Story Diversity

CSU and PIQE Partnership Leads to ‘Huge and Impactful’ Results for Thousands of Parents and Students

Christianne Salvador


​The Granados family (L to R: Ernesto, Michelle, Graciela, and Graciela) with Chancellor White at the 10-year celebration of CSU-PIQE partnership on February 22, 2017.


Academic success begins at home. This is the idea behind the 10-year partnership between the California State University and the Parent Institute for Quality Education (PIQE), which aims to educate parents about the importance of higher education. Through the partnership, more than 80,000 parents have gained the tools and knowledge to help their children go to college and better support their academic success. On February 22, CSU Chancellor Timothy P. White, joined by CSU leadership staff and campus presidents, celebrated the successful partnership alongside PIQE leaders and the program's co-founder, Dr. Alberto Ochoa.

"The CSU-PIQE partnership has created a college-going culture in many of California's low-income communities," said Ochoa. "Through the CSU's support, we have been able to establish a community of trust between parents, teachers and school administrators. Parents have become empowered to support their children in the pursuit of a college education."

Since 2006, the CSU has been granting $25,000 annually to each of its 23 campuses to partner with their local PIQE office and serve five schools in the surrounding area. The collaboration increases college readiness through a nine-week parent engagement and training program. Parents are taught how to support their children's academic success by understanding that college readiness begins at home. They gain understanding of high school graduation requirements and college admission requirements, as well as college eligibility and financial aid. Parents are also exposed to CSU's Early Assessment Program and Early Start to ensure students are prepared for the rigors of college.

In the past decade, the CSU has invested $5.75 million of its general fund to the partnership, impacting the lives of 240,000 children. Parent engagement classes were offered at an annual average of 125 public schools throughout California, serving about 8,000 parents. At its inception, the program specifically targeted Latino communities, with Latinos making up more than 90 percent of its participants today. The program has since evolved and has been offered in 16 languages to capture parents from underserved communities.

The CSU-PIQE collaboration is instrumental in reaching the goals of Graduation Initiative 2025 - an effort to address California's workforce demands for more bachelor's degree holders. The CSU has committed to adding 500,000 more degree holders by 2025 through a series of ambitious objectives, including the elimination of the achievement gap between its underserved students and their peers.

"We must ensure that all students, regardless of background, status or circumstance, have the same opportunities to succeed as their peers," said Chancellor White. "Longitudinal studies have shown that the children of parents that graduated from the PIQE program end up enrolling in postsecondary education after the 12th grade at higher rates than their peers. That's both huge and impactful."

Studies have also shown that PIQE students perform at higher levels on the California State Test (CST), as well as on standardized math and English tests, when compared to their peers. PIQE students have lower rates of truancy, disciplinary problems and absenteeism. Children of PIQE parent graduates have a higher percentage of high school graduates than their peers.

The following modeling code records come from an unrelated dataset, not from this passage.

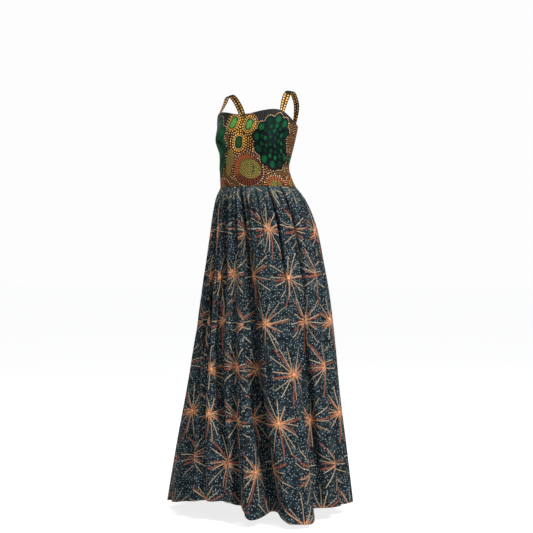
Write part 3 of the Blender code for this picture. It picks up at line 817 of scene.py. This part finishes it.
# Crests and troughs from centre back round by the right side, the front and the left side: the
# angle at which each leaves the waist and reaches the hem, its push out or in under the gathers,
# halfway and at the hem, and how far its hem drops, in degrees and millimetres.
FOLDS = table(
    "waist at_hem top mid hem drop",
    (-180, -180, 0, 4, 8, 4),
    (-168, -166, -3, -16, -32, -3),
    (-156, -153, 2, 12, 24, 7),
    (-144, -140, -4, -20, -38, -2),
    (-132, -126, 2, 10, 26, 10),
    (-120, -112, -2, -14, -30, 8),
    (-109, -98, 2, 10, 16, 19),
    (-99, -84, -3, -10, -14, 15),
    (-88, -69, 2, 8, 10, 12),
    (-78, -55, -4, -12, -12, 2),
    (-68, -41, 2, 8, 9, -7),
    (-58, -28, -3, -20, -14, -18),
    (-52, -20, 3, 9, 4, -26),
    (-45, -12, -5, -32, -14, -33),
    (-37, -6, 4, 9, 6, -35),
    (-28, 1, -9, -26, -14, -37),
    (-20, 6, 3, 4, -6, -34),
    (-13, 11, -4, -9, -46, -21),
    (-7, 21, 4, 14, 40, 8),
    (-1, 34, -9, -36, -38, -6),
    (16, 42, 3, 10, 58, 18),
    (36, 52, 3, 12, 57, 21),
    (52, 65, -3, -12, -42, -8),
    (68, 81, 2, 10, 12, -13),
    (82, 94, -3, -10, -20, -4),
    (96, 107, 2, 12, 18, -8),
    (110, 120, -3, -14, -30, -6),
    (124, 133, 2, 10, 26, 4),
    (138, 145, -4, -18, -34, -3),
    (152, 157, 2, 10, 24, 6),
    (166, 168, -3, -16, -30, -3),
    (180, 180, 0, 4, 8, 4),
)
TOP_FOLD = 0.06  # where the top and the mid pushes lie, as shares of the skirt's length
MID_FOLD = 0.45
# The tucks of the gathering: the angle of each at the waist, how deep it goes in, in millimetres,
# and how far down the skirt it runs, as a share of the skirt's length.
TUCKS = table(
    "angle depth runs",
    (-180, 0, 0.25),
    (-171, 10, 0.45),
    (-160, 22, 0.66),
    (-153, 9, 0.34),
    (-143, 26, 0.72),
    (-134, 11, 0.40),
    (-121, 22, 0.68),
    (-113, 9, 0.38),
    (-101, 20, 0.62),
    (-92, 11, 0.40),
    (-80, 16, 0.50),
    (-70, 12, 0.45),
    (-61, 9, 0.25),
    (-52, 26, 0.82),
    (-46, 15, 0.62),
    (-41, 8, 0.20),
    (-36, 22, 0.55),
    (-30, 24, 0.80),
    (-23, 34, 0.50),
    (-16, 10, 0.24),
    (-10, 20, 0.32),
    (-3, 42, 0.88),
    (4, 12, 0.20),
    (11, 6, 0.12),
    (19, 9, 0.24),
    (28, 5, 0.12),
    (37.5, 22, 0.45),
    (48, 6, 0.14),
    (58, 24, 0.58),
    (68, 6, 0.16),
    (79, 16, 0.55),
    (89, 9, 0.34),
    (100, 20, 0.60),
    (109, 9, 0.36),
    (121, 24, 0.70),
    (131, 10, 0.40),
    (142, 22, 0.68),
    (152, 10, 0.40),
    (163, 20, 0.64),
    (172, 9, 0.40),
    (180, 0, 0.25),
)


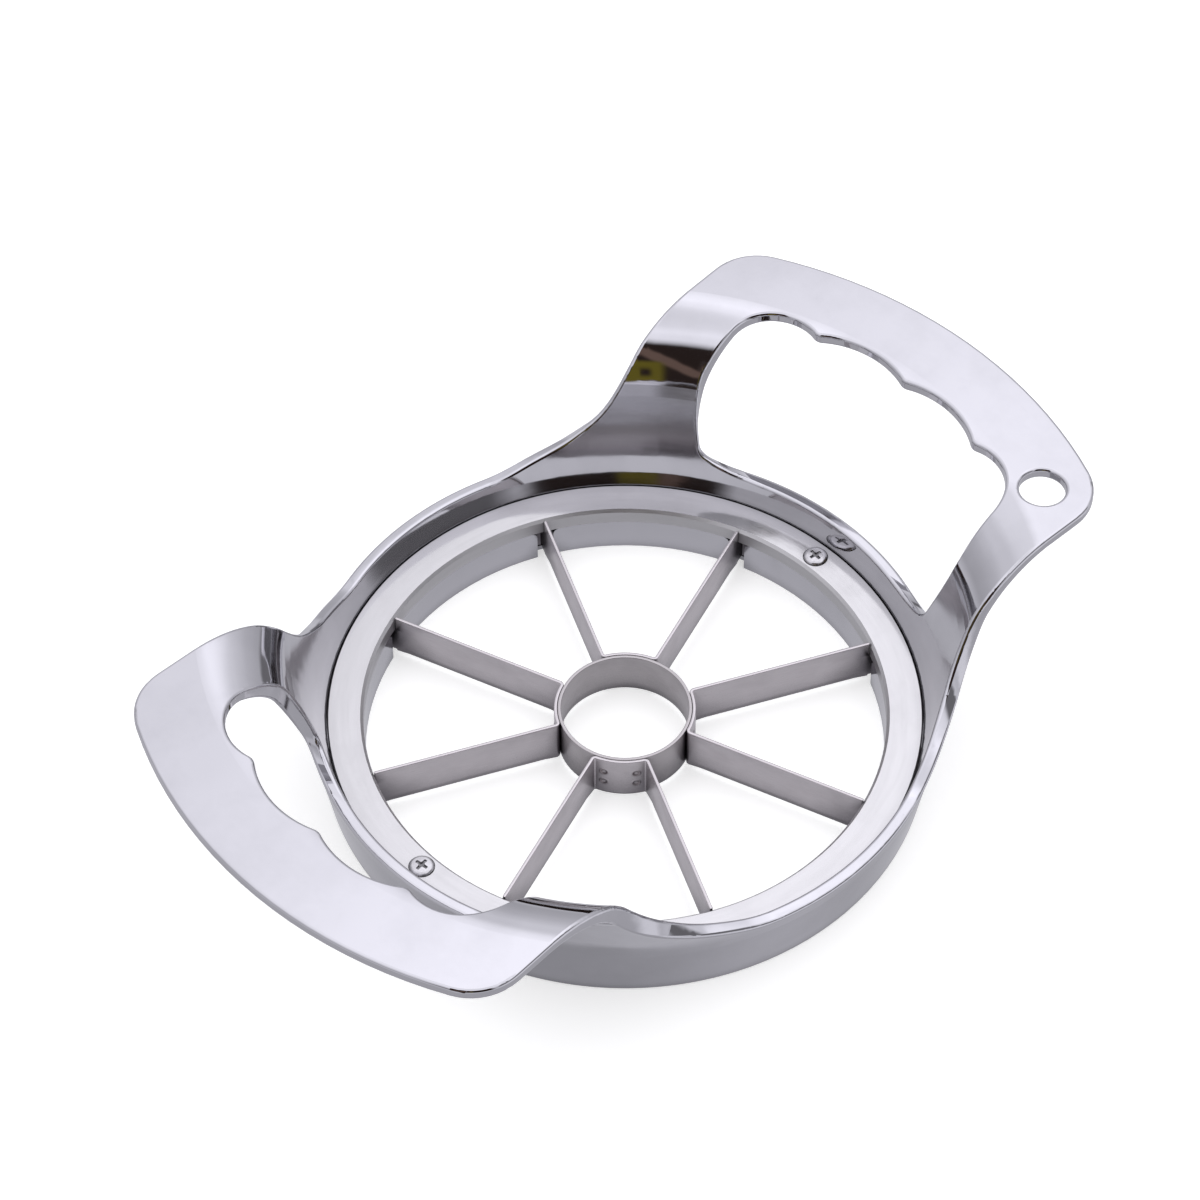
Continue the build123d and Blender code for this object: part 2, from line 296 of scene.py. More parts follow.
def make_object(name, points, faces):
    """A mesh object from points and faces, smooth except at sharp edges."""
    mesh = bpy.data.meshes.new(name)
    mesh.from_pydata(points, [], faces)
    if mesh.validate():
        raise RuntimeError(f"{name} has faces that don't hold")
    mesh.shade_smooth()
    mesh.set_sharp_from_angle(angle=SHARP_EDGE)
    piece = bpy.data.objects.new(name, mesh)
    bpy.context.scene.collection.objects.link(piece)
    return piece


def set_uv(piece, places):
    """UV map from one (u, v) for each point, in centimetres along and across the piece."""
    layer = piece.data.uv_layers.new(name="grain")
    for loop in piece.data.loops:
        layer.data[loop.index].uv = places[loop.vertex_index]


def set_mark(piece, name, values):
    """A float on each point that the material reads by name."""
    mark = piece.data.attributes.new(name, "FLOAT", "POINT")
    mark.data.foreach_set("value", values)


def stand_in(piece, node, material):
    """Puts a finished piece in the place of its CAD node."""
    piece.data.materials.append(material)
    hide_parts(node)
    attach(piece, "root")


def arc(centre, radius, start, end, count):
    """Points of an arc with the outward direction at each, as (x, y, nx, ny)."""
    around = [(cos(a), sin(a)) for a in spread(start, end, count)]
    return [(centre[0] + radius * c, centre[1] + radius * s, c, s) for c, s in around]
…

By significantly increasing knowledge of K-12 and college systems, PIQE enables parents to become champion advocates for student success not only in their homes but in their community. Information they receive in the program is spread to their extended families and social circles. Graciela Granados, a graduate of the PIQE program, spoke at the CSU-PIQE celebration event about how the program has enabled her to become a college advocate and influence other parents to take an active role in their children's academic success.

"Prior to PIQE, my husband and I did not know what a GPA or FAFSA was and how we were going to pay for college," said Granados. "Today, in my community, I'm known as the lady who can help students get to college. Parents and students alike ask for my advice. I advise parents to get involved and participate in their children's education. Our children should know that college is a requirement, not an option."

Granados' fourth and youngest daughter, also named Graciela, is a first-year student at CSU Dominguez Hills. She said the parent training program has made a life-changing impact on her family.

"After completing the program, my parents weren't afraid of mine and my sisters' academic ambitions and they felt more confident about guiding us directly to a four-year university," said the younger Granados. "When my aunts and uncles told my cousins that they didn't have the money or information to send them to college, my parents stepped in to support. Thanks to my parents' guidance and advice, six of my cousins are now in college too."

Wednesday's celebration closed with a message from CSU Fullerton President Mildred García, who pointed out that everyone who has taken part in the program plays a role in increasing the number of college-educated Californians through advocacy and collaboration.

"As we work in partnership, we are bringing in more champions across California to ensure that all students will get a college degree," said García. "You are all champions within your community, and we at the CSU are dedicated to working with you and we know that it begins at home."